### Written instruction
Repeat word for word the opening stretch of the entries, from the first line through the line containing "NUT_BEVEL = 0.0005".

:::

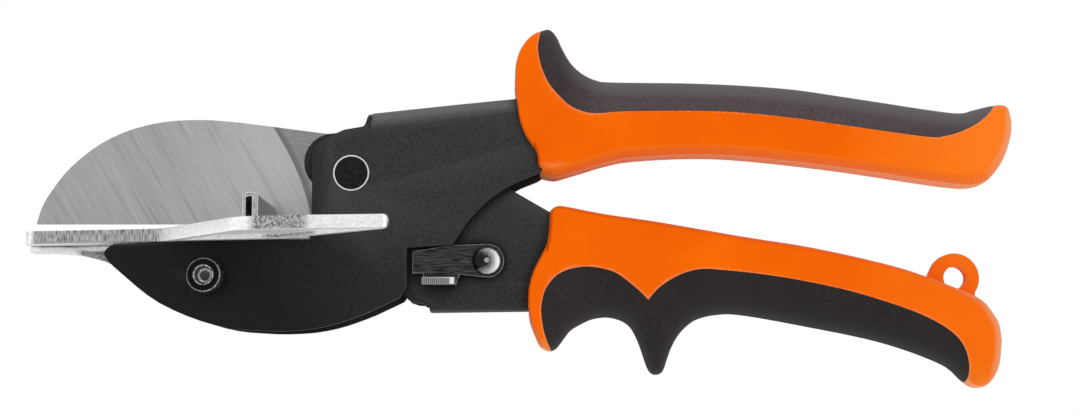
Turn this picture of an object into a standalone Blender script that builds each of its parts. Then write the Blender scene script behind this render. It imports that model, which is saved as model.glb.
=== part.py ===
# Mitre shears for strips, trim and hose: a half-moon blade closes on an angled table.
# The tool lies on its back side. X runs from the jaws to the handles, Y runs from the lower
# handle to the upper handle, and Z is the pivot's direction. Lengths are in metres.

import math

import bmesh
import bpy
import numpy as np

# Overall reach, measured from the pivot
NOSE_REACH = 0.0806
HANDLE_REACH = 0.1672
LOWER_REACH = 0.1630
HORN_RISE = 0.0383
GRIP_SAG = 0.0026
TAIL_DROP = 0.0532

# Layers, from the blade outwards
BLADE_THICKNESS = 0.0030
SPACER_THICKNESS = 0.0023
CARRIER_SHEET = 0.0020
FRAME_SHEET = 0.0020
SEAT_GAP = 0.0003
RUNNING_GAP = 0.0004
PIN_GAP = 0.00010
OVERRUN = 0.0010

# Frame and jaw outlines
FRAME_REACH = 0.0409
JAW_REACH = 0.0610
FRAME_RISE = 0.0188
JAW_DEPTH = 0.0392
FRAME_BEND = 0.0040
CARRIER_BEND = 0.0030
CORNER_RADIUS = 0.0074

# Blade
BLADE_REACH = 0.0804
BLADE_RISE = 0.0146
EDGE_DROP = 0.0120
TANG_REACH = 0.0190
EDGE_THICKNESS = 0.0004
GRIND_BLEND = 0.0030
HEEL_SETBACK = 0.0125

# Table casting
TABLE_THICKNESS = 0.0032
TABLE_RISE = 0.00226
TABLE_DROP = 0.01295
NOSE_HALF_WIDTH = 0.0085
NOSE_CORNER = 0.0024
TABLE_HALF_WIDTH = 0.0315
FLARE_START = 0.0475
SIDE_LENGTH = 0.0150
EAR_REACH = 0.0144
EAR_TAPER = 0.0022
EAR_RADIUS = 0.0016
FLARE_BEND = 0.0090
SIDE_BEND = 0.0120
RIM_WIDTH = 0.0024
RECESS_DEPTH = 0.0009
EAR_ROOT = 0.0165
WEB_THICKNESS = 0.0040
FLANGE_THICKNESS = 0.0013
BOSS_RADIUS = 0.0062
WEB_DEPTH = 0.0334

# Fence strips that stand across the table
FENCE_PLACE = 0.0229
FENCE_HEIGHT = 0.0062
FENCE_SHEET = 0.0012
FENCE_SLIT = 0.0006
FENCE_INSET = 0.0032
BLADE_PASSAGE = 0.0050

# Table screw and nut
SCREW_PLACE_SHARES = (-0.580, -0.661)
SCREW_RADIUS = 0.0025
SCREW_HEAD_RADIUS = 0.00425
SCREW_HEAD_HEIGHT = 0.0050
SCREW_HEAD_CHAMFER = 0.0004
SOCKET_FLATS = 0.0040
SOCKET_DEPTH = 0.0026
NUT_FLATS = 0.0080
NUT_HEIGHT = 0.0047
NUT_BEVEL = 0.0005

# Pivot
PIN_RADIUS = 0.00405
PIN_CHAMFER = 0.0003
PIN_HEAD_RADIUS = 0.0064
PIN_HEAD_HEIGHT = 0.0018
BUSH_WALL = 0.0004
BLADE_RIVET_RADIUS = 0.0021
BLADE_RIVET_ACROSS = 0.0135
BLADE_RIVET_DROP = -0.0020

# Latch
LATCH_ACROSS = 0.0340
LATCH_DROP = -0.0220
LATCH_THICKNESS = 0.0018
LATCH_LENGTH = 0.0185
LATCH_END_RADIUS = 0.0042
LATCH_TOP = 0.0027
LATCH_TOP_INNER = 0.0038
LATCH_BOTTOM = 0.0034
LATCH_NOSE_CUT = 0.0022
TAB_NEAR = 0.0078
TAB_WIDTH = 0.0081
TAB_DROP = 0.0063
TAB_REACH = 0.0080
NOTCH_GAP = 0.0014
NOTCH_TOP_GAP = 0.0005
LATCH_RIVET_RADIUS = 0.0020
LATCH_DOME_RADIUS = 0.0035
LATCH_DOME_HEIGHT = 0.0019
RIVET_TAIL_RADIUS = 0.0029
RIVET_TAIL_HEIGHT = 0.0010

# Opening spring between the two folds
SPRING_ACROSS = 0.0262
SPRING_RADIUS = 0.0031
SPRING_WIRE = 0.0011
SPRING_TURNS = 11
SPRING_END_TURN = 0.75
SEAT_PEG_RADIUS = 0.0021
SEAT_PEG_HEIGHT = 0.0030

# Grips
GRIP_HALF_THICKNESS = 0.0108
GRIP_TAIL_HALF_THICKNESS = 0.0098
SHELL_EDGE = 0.0012
PAD_EDGE = 0.0056
MOUTH_EDGE = 0.0013
MOUTH_BLEND = 0.0120
TAIL_EDGE = 0.0040
TAIL_BLEND = 0.0160
LOWER_SETBACK = 0.0031
EYE_ACROSS = 0.1516
EYE_DROP = -0.0257
EYE_RADIUS = 0.0062
EYE_HOLE_RADIUS = 0.0030
EYE_HALF_THICKNESS = 0.0018
REGION_MARGIN = 0.0100

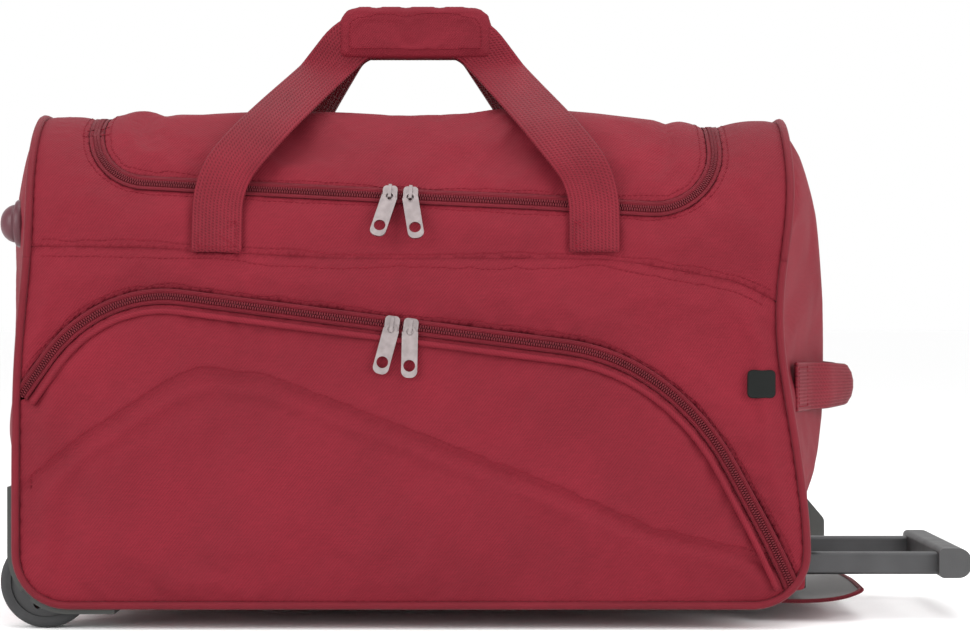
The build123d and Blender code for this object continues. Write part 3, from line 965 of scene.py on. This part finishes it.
def tube(name, line, radius, body, material, sides=10):
    """A round cord along a line."""
    a, b = frames_along(line)
    turns = np.linspace(0, 2 * math.pi, sides, endpoint=False)
    rings = line[:, None] + radius * (np.cos(turns)[None, :, None] * a[:, None]
                                      + np.sin(turns)[None, :, None] * b[:, None])
    flat = np.stack(np.broadcast_arrays(run_of(line)[:, None], (turns * radius)[None, :]), 2)
    return from_rings(name, rings, flat, body, material)


TAPE_T = 0.8


def strip_on(name, surface, line, across, heights, body, material):
    """A strip along a line of the flat pattern, with its places across and their heights."""
    rows = np.stack([surface(shifted(line, offset), np.full(len(line), float(height)))
                     for offset, height in zip(across, heights)], 1)
    n, m, _ = rows.shape
    faces = [(i * m + j, i * m + j + 1, (i + 1) * m + j + 1, (i + 1) * m + j)
             for i in range(n - 1) for j in range(m - 1)]
    piece = new_object(name, rows.reshape(-1, 3), faces, body)
    sheet_outward(piece)
    flat = np.stack(np.broadcast_arrays(run_of(line)[:, None], np.asarray(across, float)[None, :]), 2)
    dress(piece, flat.reshape(-1, 2), material)
    thicken(piece, TAPE_T, 0)
    return piece


def bars(name, centres, ahead, out, length, width, height, body, slot, material):
    """Many small rounded bars in one mesh: zip teeth or stitches."""
    third = np.cross(ahead, out)
    ring = [(math.cos(t), math.sin(t)) for t in np.linspace(0, 2 * math.pi, 6, endpoint=False)]
    stations = [(-0.5, 0.45), (-0.3, 1.0), (0.3, 1.0), (0.5, 0.45)]
    verts = np.stack([centres + ahead * reach * length + third * c * girth * width / 2
                      + out * s * girth * height / 2 for reach, girth in stations for c, s in ring], 1)
    per = len(stations) * 6
    faces = [tuple(k * per + i for i in face) for k in range(len(centres))
             for face in loop_faces(len(stations), 6)]
    piece = new_object(name, verts.reshape(-1, 3), faces, body)
    piece.data.materials.append(MATERIALS[material])
    return piece


TOOTH_PITCH = 1.9
TOOTH_SIZE = (2.6, 1.3, 1.7)                # length, width, height
TOOTH_UP = 0.9                              # middle of a tooth above the panel


def coil(name, surface, line, side, body):
    """One side of a coil zip: a row of teeth that reach across to the middle."""
    fine = resample(line, TOOTH_PITCH)
    if side > 0:
        fine = (fine[:-1] + fine[1:]) / 2
    centre = surface(shifted(fine, side * 1.2), np.full(len(fine), TOOTH_UP))
    inner = surface(shifted(fine, side * 0.2), np.full(len(fine), TOOTH_UP))
    above = surface(shifted(fine, side * 1.2), np.full(len(fine), TOOTH_UP + 1))
    return bars(name, centre, unit_rows(inner - centre), unit_rows(above - centre), *TOOTH_SIZE, body,
                "zip_teeth", "teeth")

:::

### Complete output
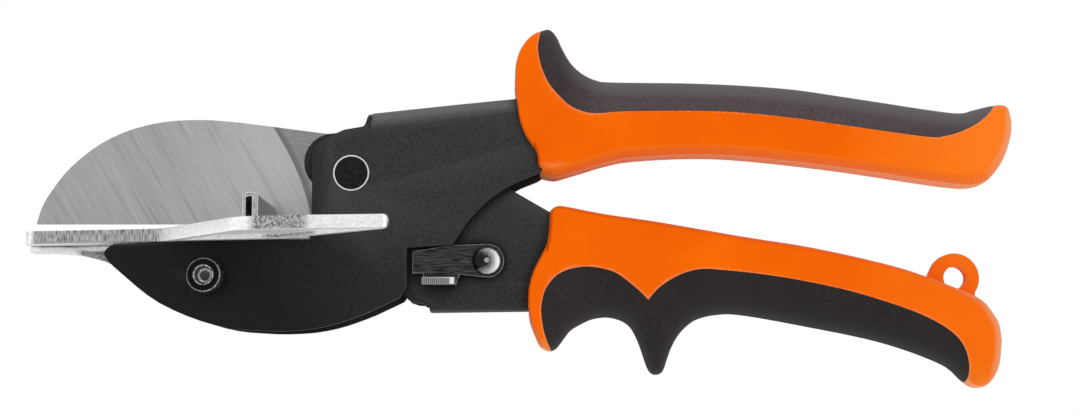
Turn this picture of an object into a standalone Blender script that builds each of its parts. Then write the Blender scene script behind this render. It imports that model, which is saved as model.glb.
=== part.py ===
# Mitre shears for strips, trim and hose: a half-moon blade closes on an angled table.
# The tool lies on its back side. X runs from the jaws to the handles, Y runs from the lower
# handle to the upper handle, and Z is the pivot's direction. Lengths are in metres.

import math

import bmesh
import bpy
import numpy as np

# Overall reach, measured from the pivot
NOSE_REACH = 0.0806
HANDLE_REACH = 0.1672
LOWER_REACH = 0.1630
HORN_RISE = 0.0383
GRIP_SAG = 0.0026
TAIL_DROP = 0.0532

# Layers, from the blade outwards
BLADE_THICKNESS = 0.0030
SPACER_THICKNESS = 0.0023
CARRIER_SHEET = 0.0020
FRAME_SHEET = 0.0020
SEAT_GAP = 0.0003
RUNNING_GAP = 0.0004
PIN_GAP = 0.00010
OVERRUN = 0.0010

# Frame and jaw outlines
FRAME_REACH = 0.0409
JAW_REACH = 0.0610
FRAME_RISE = 0.0188
JAW_DEPTH = 0.0392
FRAME_BEND = 0.0040
CARRIER_BEND = 0.0030
CORNER_RADIUS = 0.0074

# Blade
BLADE_REACH = 0.0804
BLADE_RISE = 0.0146
EDGE_DROP = 0.0120
TANG_REACH = 0.0190
EDGE_THICKNESS = 0.0004
GRIND_BLEND = 0.0030
HEEL_SETBACK = 0.0125

# Table casting
TABLE_THICKNESS = 0.0032
TABLE_RISE = 0.00226
TABLE_DROP = 0.01295
NOSE_HALF_WIDTH = 0.0085
NOSE_CORNER = 0.0024
TABLE_HALF_WIDTH = 0.0315
FLARE_START = 0.0475
SIDE_LENGTH = 0.0150
EAR_REACH = 0.0144
EAR_TAPER = 0.0022
EAR_RADIUS = 0.0016
FLARE_BEND = 0.0090
SIDE_BEND = 0.0120
RIM_WIDTH = 0.0024
RECESS_DEPTH = 0.0009
EAR_ROOT = 0.0165
WEB_THICKNESS = 0.0040
FLANGE_THICKNESS = 0.0013
BOSS_RADIUS = 0.0062
WEB_DEPTH = 0.0334

# Fence strips that stand across the table
FENCE_PLACE = 0.0229
FENCE_HEIGHT = 0.0062
FENCE_SHEET = 0.0012
FENCE_SLIT = 0.0006
FENCE_INSET = 0.0032
BLADE_PASSAGE = 0.0050

# Table screw and nut
SCREW_PLACE_SHARES = (-0.580, -0.661)
SCREW_RADIUS = 0.0025
SCREW_HEAD_RADIUS = 0.00425
SCREW_HEAD_HEIGHT = 0.0050
SCREW_HEAD_CHAMFER = 0.0004
SOCKET_FLATS = 0.0040
SOCKET_DEPTH = 0.0026
NUT_FLATS = 0.0080
NUT_HEIGHT = 0.0047
NUT_BEVEL = 0.0005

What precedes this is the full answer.